Dans toute la ville les indigènes paraissent jouir d'un bien-être que nous n'avons pas rencontré ailleurs ; ils ont les traits moins étirés ; ils sont moins loqueteux, et leurs burnous sont presque blancs.

Les autres curiosités de Blida sont le superbe jardin Bizot, puis le Bois Sacré, véritable forêt d'oliviers plusieurs fois séculaires, gros comme des. noyers, sous lesquels s'abritent des ficus et des mimosas. Ces troncs antiques, ces branches noueuses et tordues, ce feuillage épais que traversent de rares éclairs de lumière font penser aux forêts de la Gaule que fréquentaient les druides.
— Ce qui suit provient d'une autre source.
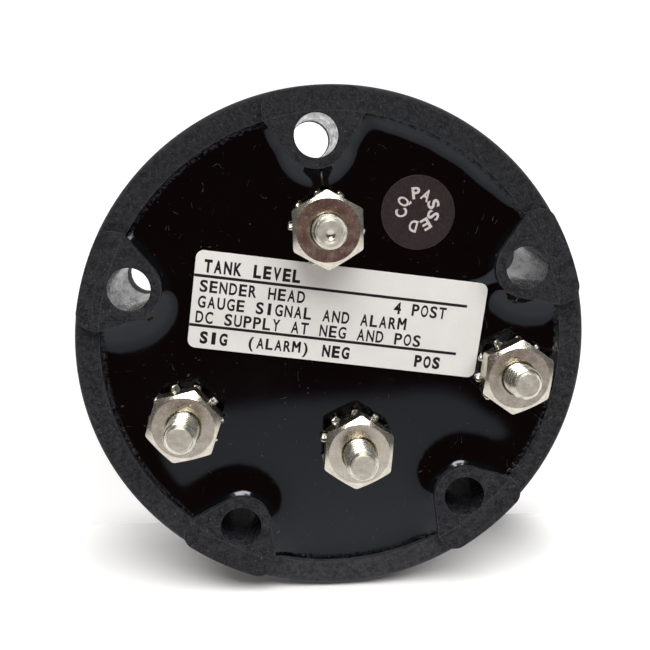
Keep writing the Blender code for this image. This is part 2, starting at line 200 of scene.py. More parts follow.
def moulded_black():
    m = Maker("look_moulded_black")
    split = m.node("ShaderNodeSeparateXYZ")
    m.link(m.coord, split.inputs[0])
    x, y, z = split.outputs
    # the screw holes' walls are smooth where the core pins left them
    gap = None
    for cx, cy in hole_centres():
        dx = m.maths("SUBTRACT", x, cx * MM)
        dy = m.maths("SUBTRACT", y, cy * MM)
        away = m.maths("SQRT", m.maths("ADD", m.maths("MULTIPLY", dx, dx), m.maths("MULTIPLY", dy, dy)))
        gap = away if gap is None else m.maths("MINIMUM", gap, away)
    bore = m.ramp(gap, 2.86 * MM, 2.76 * MM)
    blotch = m.noise(5.0, 3, 0.6)
    grain = m.noise(0.75, 5, 0.80)
    fine = m.noise(0.32, 3, 0.7)
    fleck = m.cells(0.42)
    spot = m.ramp(fleck.outputs["Distance"], 0.12, 0.34, 1.0, 0.0)
    pick = m.node("ShaderNodeSeparateColor")
    m.link(fleck.outputs["Color"], pick.inputs["Color"])
    lucky = m.ramp(pick.outputs["Red"], 0.72, 0.98)
    spots = m.maths("MULTIPLY", spot, lucky)
    tone = m.mix(m.ramp(grain, 0.42, 0.58), (0.0022, 0.0022, 0.0032), (0.0250, 0.0250, 0.0300))
    tone = m.mix(m.ramp(fine, 0.52, 0.66, 0.0, 0.6), tone, (0.052, 0.053, 0.061))
    tone = m.mix(m.ramp(blotch, 0.35, 0.7, 0.0, 0.25), tone, (0.016, 0.016, 0.020))
    tone = m.mix(m.maths("MULTIPLY", spots, 0.7), tone, (0.115, 0.117, 0.128))
    # a faint line where the cavity's core met the pads
    radius = m.maths("SQRT", m.maths("ADD", m.maths("MULTIPLY", x, x), m.maths("MULTIPLY", y, y)))
    line = m.maths("ABSOLUTE", m.maths("SUBTRACT", radius, CAVITY_R * MM))
    line = m.ramp(line, 0.05 * MM, 0.13 * MM, 1.0, 0.0)
    line = m.maths("MULTIPLY", line, m.ramp(z, (PAD_Z - 0.12) * MM, (PAD_Z - 0.05) * MM))
    line = m.maths("MULTIPLY", line, m.ramp(m.noise(1.3, 2, 0.6), 0.30, 0.55, 0.25, 1.0))
    tone = m.mix(m.maths("MULTIPLY", line, 0.32), tone, (0.075, 0.077, 0.083))
    wear = m.ramp(m.edges(0.22), 0.02, 0.16)
    wear = m.maths("MULTIPLY", wear, m.ramp(m.noise(0.9, 4, 0.75), 0.36, 0.60, 0.1, 0.9))
    tone = m.mix(wear, tone, (0.085, 0.088, 0.094))
    # moulding scuffs, brushed across the rim in patches
    scuff = m.noise(0.5, 2, 0.5, m.scaled(0.35, 1.8, 1.0, 35))
    scuff = m.maths("MULTIPLY", m.ramp(scuff, 0.60, 0.72), m.ramp(m.noise(6.0, 2, 0.5), 0.5, 0.64))
    tone = m.mix(m.maths("MULTIPLY", scuff, 0.35), tone, (0.055, 0.056, 0.061))
    # handling dust along the lower edge, partly real dust and partly painted light that makes the lower rim lighter
    dust = m.maths("MULTIPLY", m.ramp(y, -14 * MM, -32 * MM), m.ramp(m.noise(2.0, 4, 0.7), 0.3, 0.7, 0.5, 1.0))
    dust = m.maths("MULTIPLY", dust, m.ramp(z, (PAD_Z - 0.2) * MM, (PAD_Z - 0.6) * MM))
    dust = m.maths("MULTIPLY", dust, m.ramp(grain, 0.40, 0.60, 0.35, 1.0))
    tone = m.mix(m.maths("MULTIPLY", dust, 0.62), tone, (0.070, 0.072, 0.079))
    # painted shade: the housing is darker towards the top, standing in for the light falling off there
    tone = m.mix(m.maths("MULTIPLY", m.ramp(y, -8 * MM, 28 * MM), 0.34), tone, (0.0030, 0.0030, 0.0040))
    rough = m.ramp(grain, 0.2, 0.8, 0.44, 0.66)
    streak = m.noise(0.9, 4, 0.7, m.scaled(1.0, 1.0, 0.22))
    wall_rough = m.ramp(streak, 0.3, 0.75, 0.12, 0.40)
    mixed = m.node("ShaderNodeMix", data_type="FLOAT")
    m.link(bore, mixed.inputs[0])
    m.link(rough, mixed.inputs[2])
    m.link(wall_rough, mixed.inputs[3])
    rough = mixed.outputs[0]
    height = m.maths("ADD", m.maths("MULTIPLY", grain, 0.65), m.maths("MULTIPLY", fine, 0.35))
    height = m.maths("MULTIPLY", height, m.maths("SUBTRACT", 1.0, m.maths("MULTIPLY", bore, 0.85)))
    normal = m.bump(height, 0.85, 0.34)
    normal = m.bump(m.noise(3.5, 2, 0.5), 0.25, 0.05, normal)
    normal = m.bump(line, 0.5, -0.03, normal)
    return m.surface(tone, rough, normal, Specular_IOR_Level=0.27)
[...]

La présence sous ces ombrages d'une kouba ne contribue pas peu à cette idée.

Le monument a été élevé à la mémoire du marabout Sidi-Yacoub. C'était un pauvre diable vivant, d'aumônes; sa vie toute d'austérité et de folie mystique a fait passer son nom à la postérité. Sous la coupole bleue où reposent ses cendres, brûle constamment une pâle veilleuse. Par la porte grande ouverte, nous avons pu voir les indigènes des deux sexes, les pieds nus, accroupis autour de son tombeau. Un iman de sixième ordre, en des sons gutturaux, adressait des invocations à Allah. J'ai compris  les élans de sa prière, après qu'on m'eut expliqué qu'il recevait les offrandes faites au saint, et qu'il en vivait. Et je n'ai pu m'empêcher de penser que dans tous les pays la foi appelle l'exploitation. (Dagand  )

Quand on va à Blida, une promenade à la Chiffa est de tradition. Et cependant les gorges le cèdent en pittoresque à celles des Portes de Fer et de Palestro. Mais on court la chance d'y rencontrer des singes. Je dois à la vérité de dire que nous fûmes des mieux partagés, car nous en vîmes plus de quarante. Ils étaient à 100 mètres au plus du restaurant dit « Ruisseau des Singes », dans l'étroit vallon, bien boisé, qui porte le même nom. Sans doute ils étaient venus en troupe s'abreuver au ruisseau qui dégringole en cascades successives de la montagne. Deux petits sont assis en face l'un de l'autre et se taquinent. Ils avancent leurs pattes, les retirent. On dirait qu'ils jouent aux cartes. Nous sommes séparés d'eux par le ruisseau, large en cet endroit d'une dizaine de mètres, et notre présence ne les effarouche pas trop. De plus grands vont, viennent, circulent à travers les branches, nous regardent curieusement. Mais bientôt tous les membres de la caravane arrivent, à la nouvelle que les singes sont là. C'est trop de monde, sans doute, pour nos quadrumanes, car bientôt ils escaladent les rochers, les petits suivant les plus grands, et le dernier disparaît derrière les arbres des sommets.

De singes, il ne reste plus que deux captifs dans une cage de l'auberge. Ils ont été pris à l'aide de pièges. Ils tendent une patte avide vers une orange qu'ils aperçoivent dans le capuchon du plaid de Mme Leroy. L'un d'eux la saisit et la partage en deux moitiés, mais... pour lui seul. L'autre se risque à prendre une pelure; le premier saute sur lui et le mord impitoyablement, sans le lâcher, pendant deux ou trois secondes au moins. Oh !  le vilain singe! Il est aussi méchant que certains hommes.

Et maintenant, à fond de train sur la gare de Blida, et en route pour Alger.